In einem solchen Fall ist das Chaotische einer Inszenierung Programm, wobei immer wieder die Musikalität der Bewegungsregie auffällt – inklusive der watschelnden Klein-Zack-Figuren… bis Hoffmann am Ende selbst hilflos als solcher über die Bühne hampert.
Yves Abel, der Frankokanadier, der auch immer wieder in der Wiener Staatsoper vorbeischaut, erreichte Stellen besonderer Intensität (im zweiten Akt beispielsweise) und gliederte die Offenbach’schen Klangmassen intelligent nach Stil und Wertigkeit, die Offenbach-Sauce, die man schon so oft, zu oft gehört hat, fand nicht statt.
Für Vittorio Grigolo, der den Hoffmann erstmals 2010 in Zürich ausprobiert hat, schon damals mit viel Erfolg, ist er jetzt, mit 38, ganz fraglos die ideale Rolle. Er hat die Kraft, die Technik, den tenoralen Schmelz, die Sicherheit (nicht einer der Spitzentöne klang auch nur anfechtbar), er hat die Bühnenerscheinung, und er warft sich mit nie endendem Elan in den immer wieder Liebenden und Leidenden.
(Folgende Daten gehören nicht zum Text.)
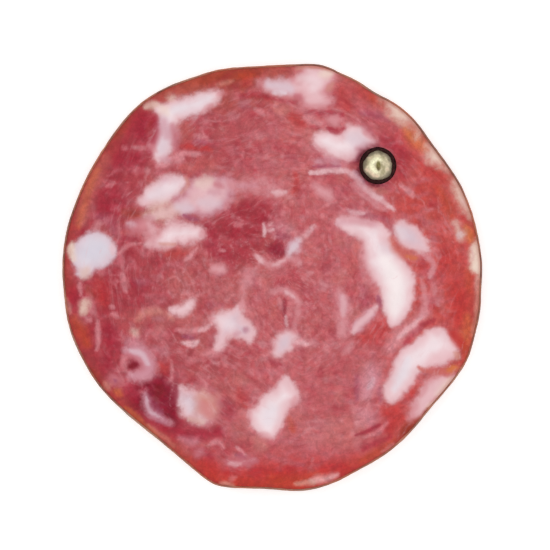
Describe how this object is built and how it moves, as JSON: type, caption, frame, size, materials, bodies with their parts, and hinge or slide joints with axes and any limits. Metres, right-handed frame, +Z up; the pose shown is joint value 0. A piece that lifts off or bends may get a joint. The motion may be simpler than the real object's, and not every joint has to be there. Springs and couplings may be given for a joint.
{
  "type": "cured sausage slice",
  "caption": "Thin round slice of coarse-ground salami lying flat: a gut casing round lean red meat, white pieces of fat and a cut black peppercorn.",
  "frame": {"origin": "under the middle of the slice, on the surface that it lies on", "axes": "+Z up through the slice's thickness, +Y away across its longer diameter, +X right"},
  "size_m": [0.0568, 0.0578, 0.0025],
  "materials": {
    "lean": "moist cut cured meat, dusty rose to crimson, finely marbled",
    "fat": "satin cured back fat, white to pale pink, slightly waxy",
    "casing": "dry wrinkled brown gut skin",
    "peppercorn": "dry dark wrinkled skin round a cream kernel"
  },
  "bodies": {
    "root": {"casing": "casing", "fat_beside_peppercorn": "fat", "fat_boomerang": "fat", "fat_bottom_bead": "fat", "fat_bottom_streak": "fat", "fat_centre_bead": "fat", "fat_centre_fork": "fat", "fat_far_right_strip": "fat", "fat_left_edge_nub": "fat", "fat_left_egg": "fat", "fat_left_lens": "fat", "fat_left_lump": "fat", "fat_left_middle": "fat", "fat_left_slab": "fat", "fat_low_centre": "fat", "fat_lower_diagonal": "fat", "fat_lower_left_bead": "fat", "fat_lower_left_block": "fat", "fat_lower_left_hook": "fat", "fat_lower_left_sliver": "fat", "fat_lower_right_edge": "fat", "fat_right_crescent": "fat", "fat_right_edge_bead": "fat", "fat_right_edge_strip": "fat", "fat_right_edge_wedge": "fat", "fat_right_lobe": "fat", "fat_small_crescent": "fat", "fat_small_oval": "fat", "fat_thin_wedge": "fat", "fat_tiny_oval": "fat", "fat_top_edge": "fat", "fat_upper_bead": "fat", "fat_upper_left_fork": "fat", "fat_upper_right_edge": "fat", "lean_meat": "lean", "peppercorn": "peppercorn"}
  },
  "joints": []
}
Leider gab es an diesem Abend nichts vergleichsweise Herausragendes, wenn auch zwei Damen sehr gefielen, die übrigens beide aus dem Nachwuchsprogramm der Met kommen und von hier aus schon in die Welt gegangen sind. Wir haben Kate Lindsey in Wien (wenn auch als Einspringerin) als sehr sympathischen Komponisten kennen gelernt – ihr Nicklausse ist auch deshalb so bemerkenswert, weil ihn der Regisseur nicht als den getreuen Gesellen von Hoffmann, sondern als schillernde, gewissermaßen fragwürdige Figur darstellt: Immer wieder scheint er sich doch tatsächlich an den Bösewicht heranzumachen und Hilfsdienste zu leisten? Die Stimme von Kate Lindsey ist eher hell und leicht als dunkel und pastos, aber sie ist eine äußerst starke Bühnenpersönlichkeit.
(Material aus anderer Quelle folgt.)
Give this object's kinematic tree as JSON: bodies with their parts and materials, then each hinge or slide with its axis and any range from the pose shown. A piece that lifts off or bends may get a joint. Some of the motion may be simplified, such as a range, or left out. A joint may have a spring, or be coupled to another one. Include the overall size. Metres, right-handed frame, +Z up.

Und Erin Morley, die Gilda in „unserem“ Unglücks-Rigoletto, war eine großartige, wenn auch konventionell steife Olympia-Puppe, die Koloraturen, Triller und noch freiwillige Ausritte in weitere Höhen virtuos bewältigte. Dass ihr Schlußton, ein „e flat“, ganz am Ende zum Quietscher geriet, gab sie im Pausengespräch mit Deborah Voigt selbst zu, erklärte es allerdings zur „Pointe“. (Wenn sie den Ton sauber erwischt hätte, wäre sie vermutlich – auch ohne Pointe – heilfroh gewesen…).
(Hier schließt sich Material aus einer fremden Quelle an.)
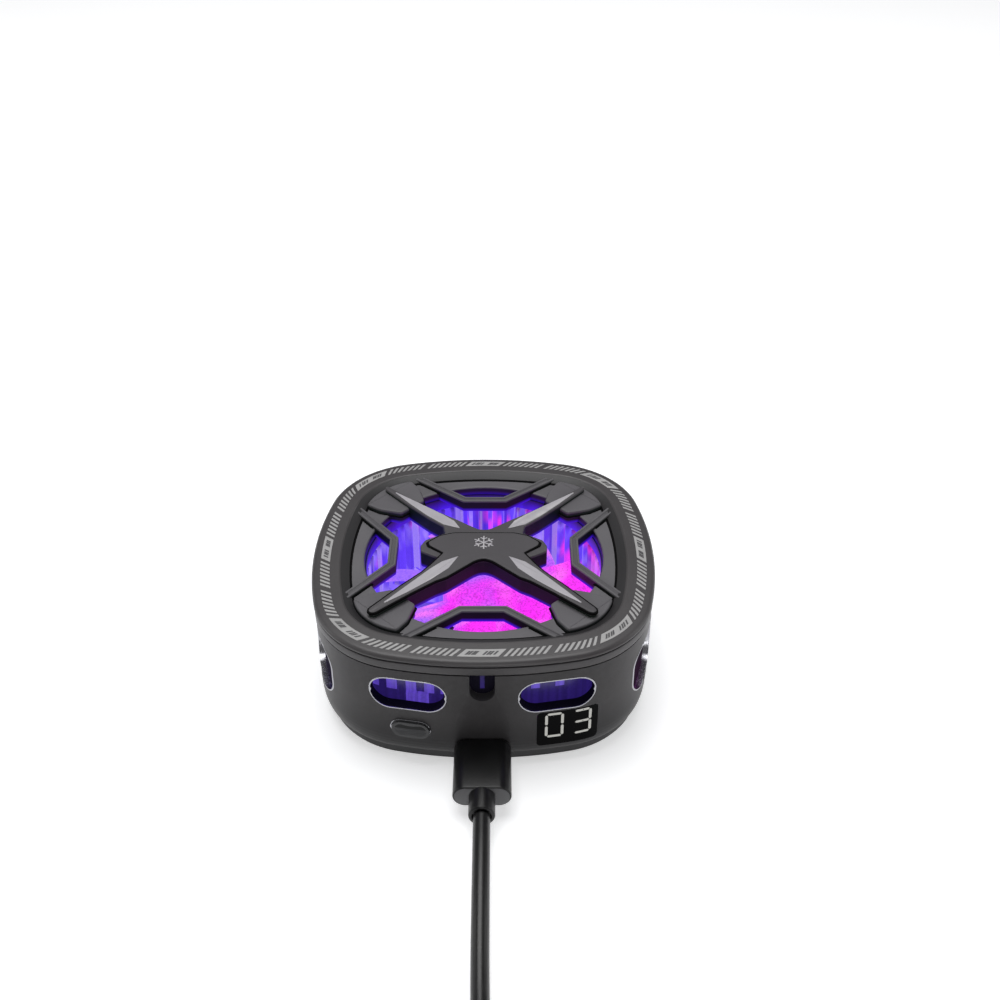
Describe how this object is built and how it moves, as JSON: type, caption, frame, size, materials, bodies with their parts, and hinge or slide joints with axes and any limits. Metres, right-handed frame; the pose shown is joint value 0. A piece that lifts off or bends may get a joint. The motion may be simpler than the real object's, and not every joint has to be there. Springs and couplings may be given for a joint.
{
  "type": "phone cooling fan",
  "caption": "Rounded square clip-free cooler with a lit fan under a cross-shaped cover, side vents, a small display and a plug-in lead.",
  "frame": {"origin": "centre of the cold face, the plane that touches the phone", "axes": "+Z out of the phone through the fan, -Y towards the port and its lead, +X to the right seen from the port's side"},
  "size_m": [0.0741, 0.219, 0.0268],
  "materials": {
    "soft_silicone": "matt soft silicone",
    "base_plastic": "fine satin grain",
    "screw_steel": "turned, slightly oily",
    "magnet_nickel": "nickel plate",
    "shunt_steel": "rolled sheet",
    "cold_plate_aluminium": "turned and anodised",
    "white_ceramic": "sintered, matt",
    "pellet_alloy": "cut alloy",
    "foam": "closed cell foam",
    "lead_insulation": "smooth insulation",
    "sink_aluminium": "cast, light blast",
    "bracket_plastic": "moulded",
    "bearing_bronze": "sintered bronze",
    "stator_steel": "stacked sheets",
    "winding_copper": "enamelled copper wire",
    "rotor_ferrite": "bonded ferrite",
    "shaft_steel": "ground",
    "rotor_plastic": "milky translucent moulding",
    "housing_plastic": "fine satin grain",
    "trim_chrome": "bright plate",
    "bezel_plastic": "fine satin grain with light printed stripes",
    "grille_plastic": "fine satin grain",
    "cross_plastic": "fine satin grain",
    "inlay_silver": "satin silver",
    "guide_acrylic": "frosted",
    "led_board_white": "white solder mask",
    "led_lens": "clear resin over chips",
    "board_mask": "green-black solder mask",
    "chip_epoxy": "moulded epoxy",
    "display_body": "black body with lit digits",
    "smoked_window": "smoked, polished",
    "button_plastic": "fine satin grain",
    "switch_metal": "stamped cover",
    "port_steel": "drawn shell",
    "contact_carrier": "moulded",
    "plug_steel": "drawn shell",
    "overmold": "satin soft moulding",
    "cable_jacket": "satin jacket",
    "tie_silicone": "matt silicone",
    "contact_gold": "gold plate"
  },
  "bodies": {
    "cooler": {"silicone_pad": "soft_silicone", "base_frame": "base_plastic", "base_screws": "screw_steel", "heat_sink_screws": "screw_steel", "fan_bracket_screws": "screw_steel", "magnets": "magnet_nickel", "magnet_shunt": "shunt_steel", "cold_plate": "cold_plate_aluminium", "peltier_cold_ceramic": "white_ceramic", "peltier_hot_ceramic": "white_ceramic", "peltier_pellets": "pellet_alloy", "foam_gasket": "foam", "peltier_leads": "lead_insulation", "fan_lead": "lead_insulation", "heat_sink": "sink_aluminium", "fan_bracket": "bracket_plastic", "fan_bearing": "bearing_bronze", "stator_core": "stator_steel", "stator_windings": "winding_copper", "housing": "housing_plastic", "vent_trims": "trim_chrome", "lower_bezel": "bezel_plastic", "top_bezel": "bezel_plastic", "grille_panel": "grille_plastic", "corner_plates": "grille_plastic", "rear_cross_arms": "cross_plastic", "front_cross_cover": "cross_plastic", "cross_inlays": "inlay_silver", "light_guide": "guide_acrylic", "led_board": "led_board_white", "leds": "led_lens", "control_board": "board_mask", "control_chips": "chip_epoxy", "display_module": "display_body", "display_window": "smoked_window", "tact_switch": "switch_metal", "usb_c_receptacle": "port_steel", "usb_c_tongue": "contact_carrier"},
    "rotor": {"fan_rotor": "rotor_plastic", "fan_shaft": "shaft_steel", "rotor_magnet": "rotor_ferrite"},
    "button": {"mode_button": "button_plastic"},
    "lead": {"usb_c_plug_shell": "plug_steel", "usb_c_overmold": "overmold", "cable_neck": "overmold", "cable": "cable_jacket", "cable_coil": "cable_jacket", "coil_ties": "tie_silicone", "cable_tail": "cable_jacket", "usb_a_neck": "overmold", "usb_a_overmold": "overmold", "usb_a_shell": "plug_steel", "usb_a_tongue": "contact_carrier", "usb_a_contacts": "contact_gold"}
  },
  "joints": [
    {"name": "fan_spin", "type": "hinge", "parent": "cooler", "child": "rotor", "pos_m": [0, 0, 0.012], "axis": [0, 0, 1], "continuous": true},
    {"name": "button_press", "type": "slide", "parent": "cooler", "child": "button", "axis": [0, 1, 0], "range_m": [0, 0.0005], "stiffness_N_per_m": 400},
    {"name": "plug_slide", "type": "slide", "parent": "cooler", "child": "lead", "axis": [0, -1, 0], "range_m": [0, 0.0075]}
  ]
}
Wie die Russin Hibla Gerzmava alle drei Frauenrollen hätte singen sollen (die Met hatte es ursprünglich angekündigt), scheint unvorstellbar, nicht nur weil man sie nie in das Puppengewand hätte pressen können. Ihr schöner leuchtender Sopran kapituliert vor den Forte-Spitzentönen, die ein einziges Tremolo ergeben. Die in unseren Breiten wenig bekannte Britin Christine Rice verfügt über einen Mezzo mit Stahlkern, erinnerte ein wenig an die junge Christa Ludwig und ließ keinen Zweifel an ihren männermordenden Intentionen. Als weitere Dame warf sich Olesya Petrova als Antonias Mutter mehr kraftvoll als schön ins Geschehen.
Wenn die „vier Bösewichte“ von Thomas Hampson verkörpert werden, hat man es mit einer eleganten Erscheinung ohne viel Lust zur Verwandlung zu tun, die Herren glichen einander alle (und sollten doch eigentlich nur durch ihr „Ha ha!“ kenntlich werden, das nicht sehr dämonisch gelang). Die Stimme von Hampson ist schon sehr fahl, in der Tiefe kaum vorhanden, im übrigen musste der Anschein von Kraft mit aller Gewalt erzeugt werden.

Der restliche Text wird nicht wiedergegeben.